Researchers from the Texas A&M Engineering Experiment Station Smart Grid Center will participate in a joint initiative between the U.S. Department of Energy and India's Ministry of Science and Technology to develop more reliable and affordable access to energy in the Asian country. 

To help support the U.S.-India Collaborative for Smart Distribution System with Storage initiative, the Department of Energy will award a $7.5 million grant for the five-year project, bringing its total funding to $30 million, along with the financial contributions from its Indian partners. The announcement came this week, just ahead of Monday's state visit by Indian Prime Minister Narendra Modi.

Mladen Kezunovic, director of the Smart Grid Center and Regents professor in the department of electrical and computer engineering, said it is significant for the university to participate in the project for a number of reasons. 

Kezunovic said the project is particularly timely thanks to its focus on such topics as renewable energy sources and energy storage -- the latter of which, he said, could be a "game changer."

"With [energy] storage, it becomes much easier to control a system," Kezunovic said. "It will change everything once it penetrates to a larger scale [of use]."

Kezunovic said he, along with electrical and computer engineering department head Miroslav Begovic and regents professor Chanan Singh, will contribute to the project in three ways: Conducting reliability studies related to the deployment of methods, running studies using test beds located on the A&M campus and developing educational short courses to train industry members.  

DOE officials said the ultimate goal of the project is an energy distribution grid that is smarter, more resilient and more reliable.
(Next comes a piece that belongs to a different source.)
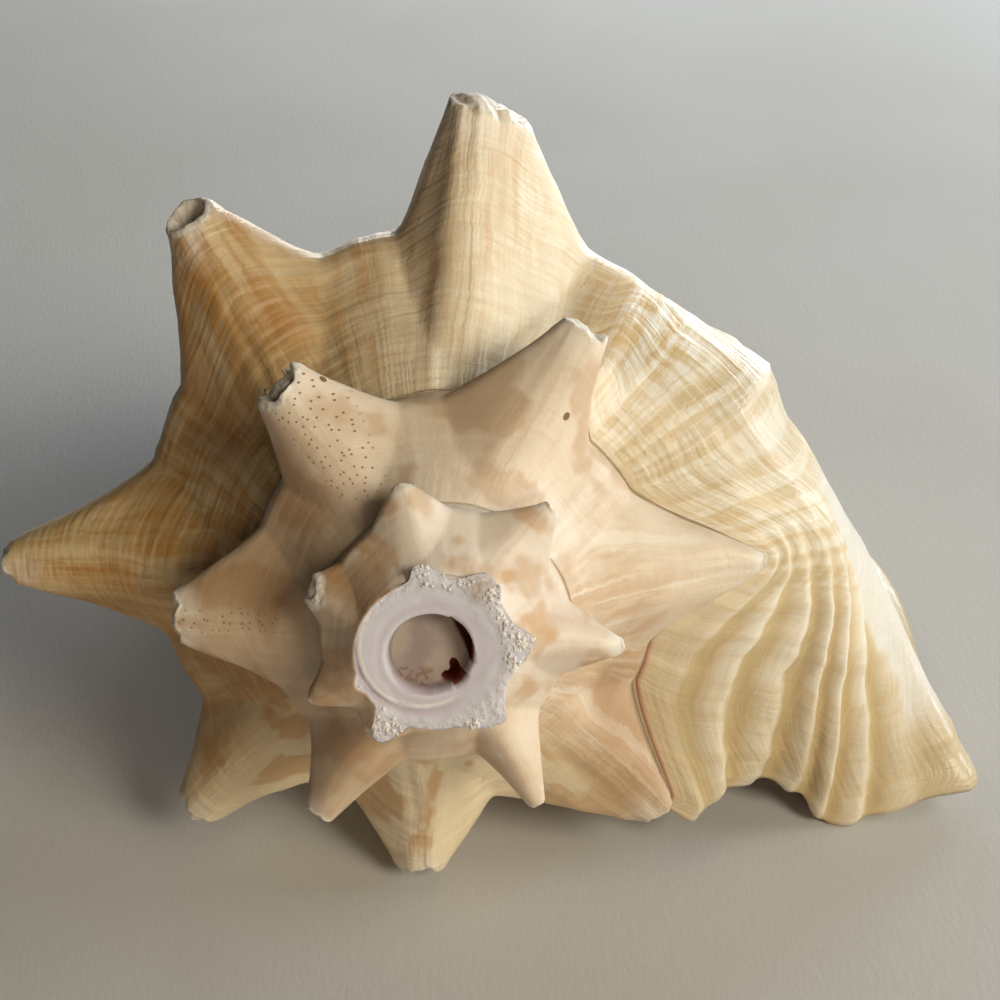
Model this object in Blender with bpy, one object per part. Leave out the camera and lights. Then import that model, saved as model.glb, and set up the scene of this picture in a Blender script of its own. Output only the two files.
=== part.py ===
"""A horned conch shell, grown as one piece.

A short spire of whorls carries one row of horns on its shoulder, the apex is broken off, the
body whorl tapers to the siphonal tip, and the last part flares into a wide lip over the aperture.
The shell lies as at rest: aperture down, spire toward -Y, lip toward +X.
"""

import functools
import math
from dataclasses import dataclass

import bmesh
import bpy
import numpy as np
from mathutils import Matrix

NAME = "conch_shell"
METRES = 0.001
SHARP_ANGLE = math.radians(50.0)

# Spiral of the shoulder, in millimetres and degrees: the angle falls as the shell grows
SHOULDER_RADIUS = 73.6
GROWTH_PER_TURN = 1.711
SPIRE_SLOPE = 1.20
FIRST_ANGLE = 1248.0
LAST_ANGLE = -47.0
WING_ANGLE = 63.0
COLUMN_STEP = 5.0
APEX_LEVEL = -6.0

# Profile across a whorl: place 0 is the upper suture, EDGE the shoulder, 1 the lower suture,
# and 1 to 2 the body down to the siphonal tip; lengths are in parts of the shoulder radius
SUTURE_DROP = 0.12
SUTURE_INSET = 0.985
RAMP_SHARE = 0.86
RAMP_SAG = 0.035
RAMP_LENGTH = 0.60
CURVE_START = 0.70
EDGE = 0.85
SHIFT_FADE = 1.2
SHIFT_SPREAD = 7.0
SHIFT_REACH = 0.35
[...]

In a statement, U.S. Energy Secretary and class of '72 Texas A&M graduate Rick Perry said the consortium of academic, public and private participants "demonstrates the U.S. and Indian commitments to ensuring access to affordable and reliable energy in both countries."

Perry added that "continued grid innovation will promote economic growth and energy security in the United States and India."

While India will receive the benefit of U.S. expertise through the partnership, DOE officials said American participants are expected to be able to learn from the country's existing efforts to modernize its power grid.

In addition to Texas A&M, more than a dozen other U.S. participants will contribute to the project, including the Massachusetts Institute of Technology, the University of Hawaii, the Snohomish County, Washington, Public Utility District, Philadelphia Industrial Development Corporation, the National Rural Electrical Cooperative Association and more.

The U.S. team is led by Washington State University.

Although Texas A&M's part in the joint effort is relatively small -- Kezunovic said it will receive around 10 percent of the total funding allocated -- the connections it makes could also lead to future collaborations on separate projects.

"The collaborative aspect [of the project] is also very important because of the possible extension of these relationships in the future," Kezunovic said. "When you work together with so many companies, labs and universities, that develops a relationship that typically results in some other projects in the future."

DOE officials said the project is part of a larger effort to jointly promote clean energy research between the two nations, dating back to the 2009 establishment of the Partnership to Advance Clean Energy.

The TEES Smart Grid Center was created by the Texas A&M University System Board of Regents in 2012 to be a hub for research focused on helping to shape the vision of a smart grid, conducting research on the technologies and systems needed to achieve an integrated grid, and training students and industry professionals in both new and existing concepts and technologies.